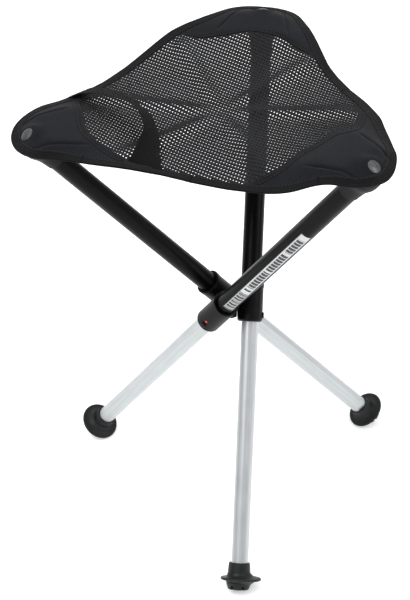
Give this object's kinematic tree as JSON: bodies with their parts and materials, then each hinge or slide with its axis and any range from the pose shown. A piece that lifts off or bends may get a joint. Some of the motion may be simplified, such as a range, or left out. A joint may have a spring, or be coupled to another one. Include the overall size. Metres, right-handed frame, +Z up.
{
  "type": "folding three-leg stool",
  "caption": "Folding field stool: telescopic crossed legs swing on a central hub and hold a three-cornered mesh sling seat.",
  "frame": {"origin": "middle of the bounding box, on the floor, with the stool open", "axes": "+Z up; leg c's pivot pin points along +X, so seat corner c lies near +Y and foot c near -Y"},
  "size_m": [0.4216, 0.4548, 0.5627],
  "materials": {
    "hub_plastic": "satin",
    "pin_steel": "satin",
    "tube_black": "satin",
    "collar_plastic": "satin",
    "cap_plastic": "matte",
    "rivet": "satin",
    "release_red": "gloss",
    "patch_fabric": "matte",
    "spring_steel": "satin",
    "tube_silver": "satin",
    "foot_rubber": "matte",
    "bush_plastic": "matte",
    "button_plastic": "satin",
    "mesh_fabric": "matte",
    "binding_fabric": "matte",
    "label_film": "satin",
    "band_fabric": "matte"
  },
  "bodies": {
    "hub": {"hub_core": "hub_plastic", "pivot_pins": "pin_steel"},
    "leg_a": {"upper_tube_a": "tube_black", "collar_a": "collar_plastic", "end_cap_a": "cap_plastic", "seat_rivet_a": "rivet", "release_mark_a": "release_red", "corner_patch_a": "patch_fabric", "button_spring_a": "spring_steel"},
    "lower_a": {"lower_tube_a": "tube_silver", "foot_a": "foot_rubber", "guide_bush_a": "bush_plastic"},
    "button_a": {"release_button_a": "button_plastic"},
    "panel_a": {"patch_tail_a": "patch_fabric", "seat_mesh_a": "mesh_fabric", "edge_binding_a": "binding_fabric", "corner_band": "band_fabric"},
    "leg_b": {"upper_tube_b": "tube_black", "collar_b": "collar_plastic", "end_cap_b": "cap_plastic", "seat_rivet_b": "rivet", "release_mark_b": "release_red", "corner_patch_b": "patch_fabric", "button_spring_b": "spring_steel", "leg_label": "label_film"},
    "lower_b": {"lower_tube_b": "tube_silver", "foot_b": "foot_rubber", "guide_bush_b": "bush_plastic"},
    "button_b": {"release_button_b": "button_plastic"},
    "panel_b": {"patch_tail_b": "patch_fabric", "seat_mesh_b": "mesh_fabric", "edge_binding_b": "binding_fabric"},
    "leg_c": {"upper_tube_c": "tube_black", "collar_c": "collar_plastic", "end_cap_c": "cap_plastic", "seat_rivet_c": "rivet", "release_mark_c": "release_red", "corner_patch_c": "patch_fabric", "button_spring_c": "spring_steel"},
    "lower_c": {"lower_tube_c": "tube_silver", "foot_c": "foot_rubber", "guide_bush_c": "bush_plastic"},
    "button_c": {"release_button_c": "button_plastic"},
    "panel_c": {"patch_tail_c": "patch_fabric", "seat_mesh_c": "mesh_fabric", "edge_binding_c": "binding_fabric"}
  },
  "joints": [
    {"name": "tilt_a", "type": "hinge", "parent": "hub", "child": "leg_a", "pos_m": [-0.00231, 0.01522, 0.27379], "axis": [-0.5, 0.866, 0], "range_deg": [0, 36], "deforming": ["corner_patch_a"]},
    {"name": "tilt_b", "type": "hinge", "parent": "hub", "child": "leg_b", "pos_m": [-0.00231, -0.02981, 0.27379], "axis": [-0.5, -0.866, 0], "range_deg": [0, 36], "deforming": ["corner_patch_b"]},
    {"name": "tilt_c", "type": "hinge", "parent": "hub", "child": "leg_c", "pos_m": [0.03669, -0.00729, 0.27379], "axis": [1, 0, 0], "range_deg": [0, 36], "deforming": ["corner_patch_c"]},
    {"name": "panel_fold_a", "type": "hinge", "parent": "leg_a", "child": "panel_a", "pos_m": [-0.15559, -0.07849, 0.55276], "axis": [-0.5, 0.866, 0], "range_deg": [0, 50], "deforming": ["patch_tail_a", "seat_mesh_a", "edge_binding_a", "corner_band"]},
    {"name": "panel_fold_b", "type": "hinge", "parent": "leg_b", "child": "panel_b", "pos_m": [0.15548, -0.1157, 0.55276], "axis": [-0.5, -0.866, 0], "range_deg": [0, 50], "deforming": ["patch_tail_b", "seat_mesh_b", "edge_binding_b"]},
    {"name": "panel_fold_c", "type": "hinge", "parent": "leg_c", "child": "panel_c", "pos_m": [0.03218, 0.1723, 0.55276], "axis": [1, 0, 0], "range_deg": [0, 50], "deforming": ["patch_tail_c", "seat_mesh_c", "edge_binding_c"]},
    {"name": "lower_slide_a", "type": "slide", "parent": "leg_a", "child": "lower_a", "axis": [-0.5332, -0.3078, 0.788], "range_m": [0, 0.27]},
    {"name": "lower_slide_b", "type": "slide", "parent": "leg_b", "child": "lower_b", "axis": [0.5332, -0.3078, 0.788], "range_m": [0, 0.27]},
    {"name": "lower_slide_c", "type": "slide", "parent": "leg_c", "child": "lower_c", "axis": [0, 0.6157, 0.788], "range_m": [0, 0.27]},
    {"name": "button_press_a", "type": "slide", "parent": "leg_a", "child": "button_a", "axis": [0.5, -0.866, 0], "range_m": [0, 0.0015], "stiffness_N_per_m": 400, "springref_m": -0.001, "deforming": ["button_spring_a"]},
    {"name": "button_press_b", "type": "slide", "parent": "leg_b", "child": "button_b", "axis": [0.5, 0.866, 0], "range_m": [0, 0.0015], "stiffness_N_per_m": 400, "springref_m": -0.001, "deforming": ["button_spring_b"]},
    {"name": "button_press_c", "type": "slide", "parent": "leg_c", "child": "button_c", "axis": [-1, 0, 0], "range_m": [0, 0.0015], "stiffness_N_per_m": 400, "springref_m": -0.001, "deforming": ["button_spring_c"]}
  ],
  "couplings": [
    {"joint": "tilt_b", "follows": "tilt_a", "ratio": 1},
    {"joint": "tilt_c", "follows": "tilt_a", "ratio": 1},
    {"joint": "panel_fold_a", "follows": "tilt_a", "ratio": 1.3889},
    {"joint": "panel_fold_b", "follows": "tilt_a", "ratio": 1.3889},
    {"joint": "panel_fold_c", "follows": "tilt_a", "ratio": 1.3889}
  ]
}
---
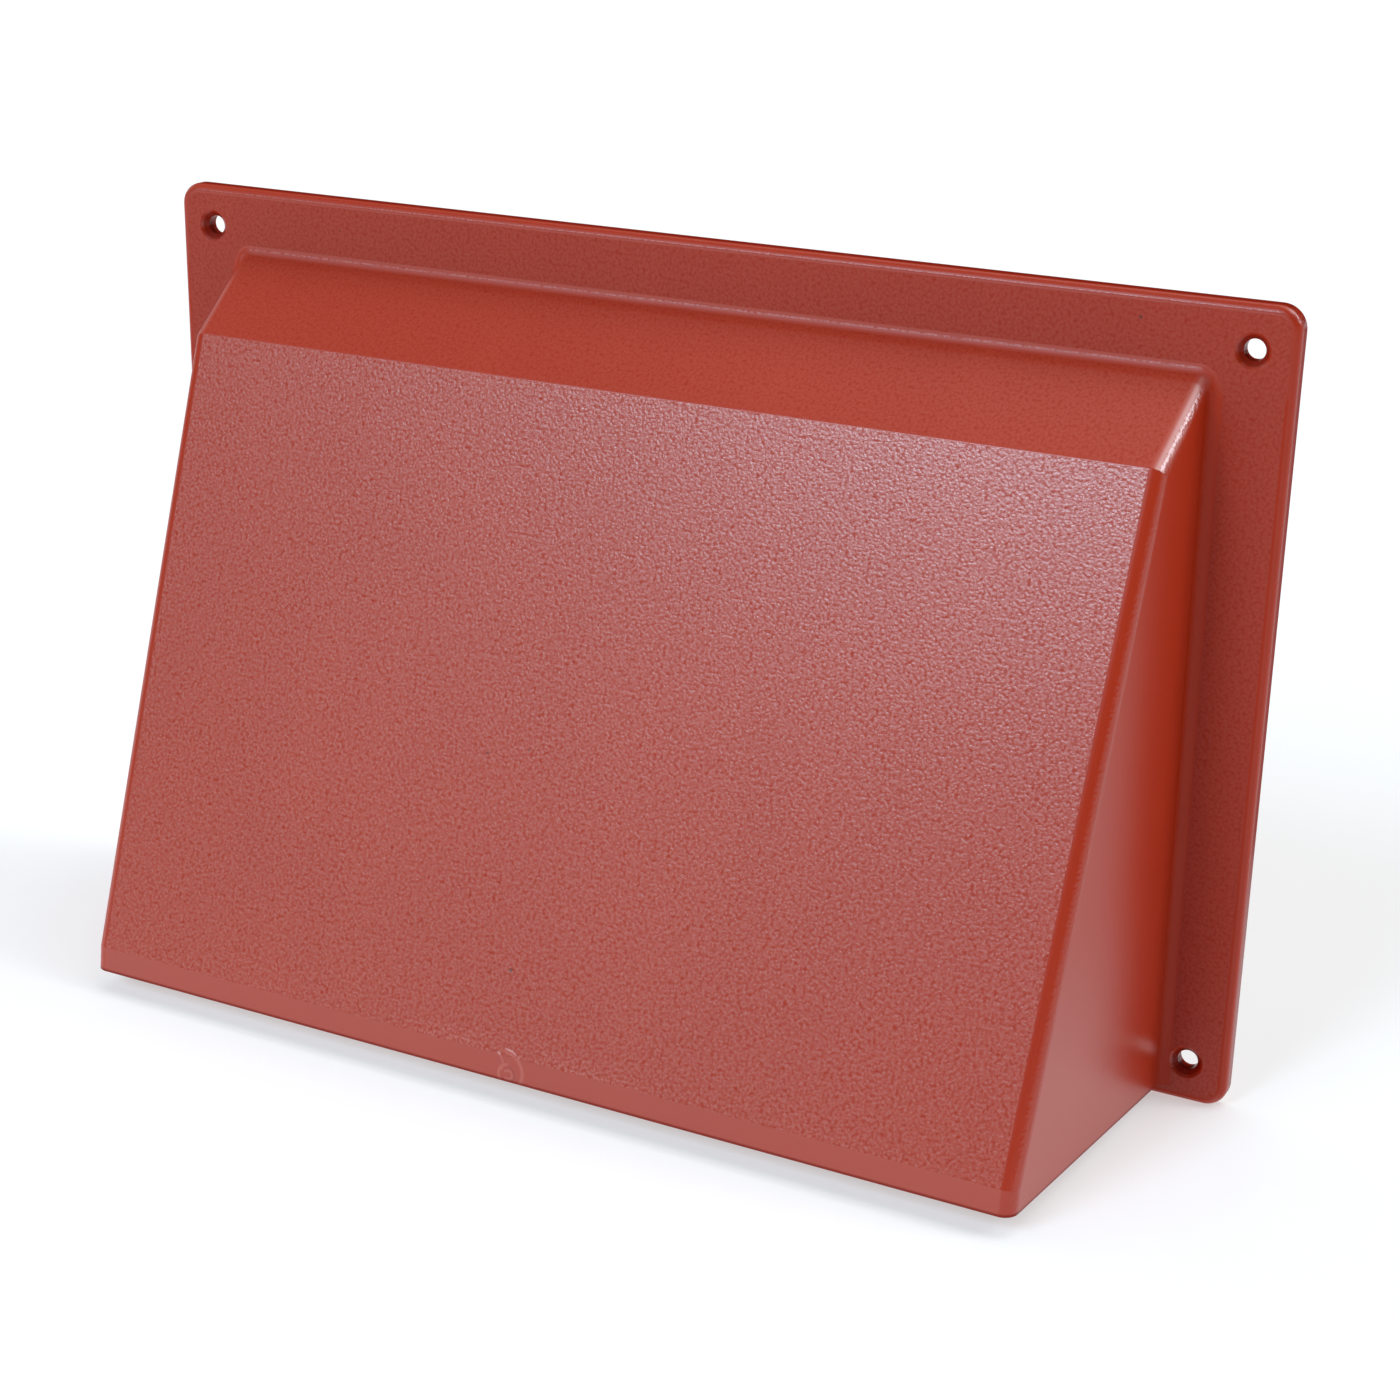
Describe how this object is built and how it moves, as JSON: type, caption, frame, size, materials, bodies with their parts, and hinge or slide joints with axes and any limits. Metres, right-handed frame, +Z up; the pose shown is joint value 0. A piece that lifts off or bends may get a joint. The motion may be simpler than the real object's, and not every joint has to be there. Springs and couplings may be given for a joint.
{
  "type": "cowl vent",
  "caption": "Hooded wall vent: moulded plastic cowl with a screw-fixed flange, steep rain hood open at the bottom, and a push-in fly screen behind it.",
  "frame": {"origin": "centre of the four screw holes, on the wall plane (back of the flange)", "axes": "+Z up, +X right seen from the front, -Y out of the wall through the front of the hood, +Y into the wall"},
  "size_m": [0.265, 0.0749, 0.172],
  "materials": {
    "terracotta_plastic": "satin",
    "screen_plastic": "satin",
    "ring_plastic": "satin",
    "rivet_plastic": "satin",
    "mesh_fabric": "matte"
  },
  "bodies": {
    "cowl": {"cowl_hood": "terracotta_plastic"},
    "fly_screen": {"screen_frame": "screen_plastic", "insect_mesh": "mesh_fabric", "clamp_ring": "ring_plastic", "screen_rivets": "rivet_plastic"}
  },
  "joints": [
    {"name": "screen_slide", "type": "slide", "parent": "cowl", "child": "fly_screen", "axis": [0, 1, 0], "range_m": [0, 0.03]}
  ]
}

**TASK BRIEF**:
Which lines above contain "materials"? Show each of them.

**RESPONSE**:
Give this object's kinematic tree as JSON: bodies with their parts and materials, then each hinge or slide with its axis and any range from the pose shown. A piece that lifts off or bends may get a joint. Some of the motion may be simplified, such as a range, or left out. A joint may have a spring, or be coupled to another one. Include the overall size. Metres, right-handed frame, +Z up.
  "materials": {
Describe how this object is built and how it moves, as JSON: type, caption, frame, size, materials, bodies with their parts, and hinge or slide joints with axes and any limits. Metres, right-handed frame, +Z up; the pose shown is joint value 0. A piece that lifts off or bends may get a joint. The motion may be simpler than the real object's, and not every joint has to be there. Springs and couplings may be given for a joint.
  "materials": {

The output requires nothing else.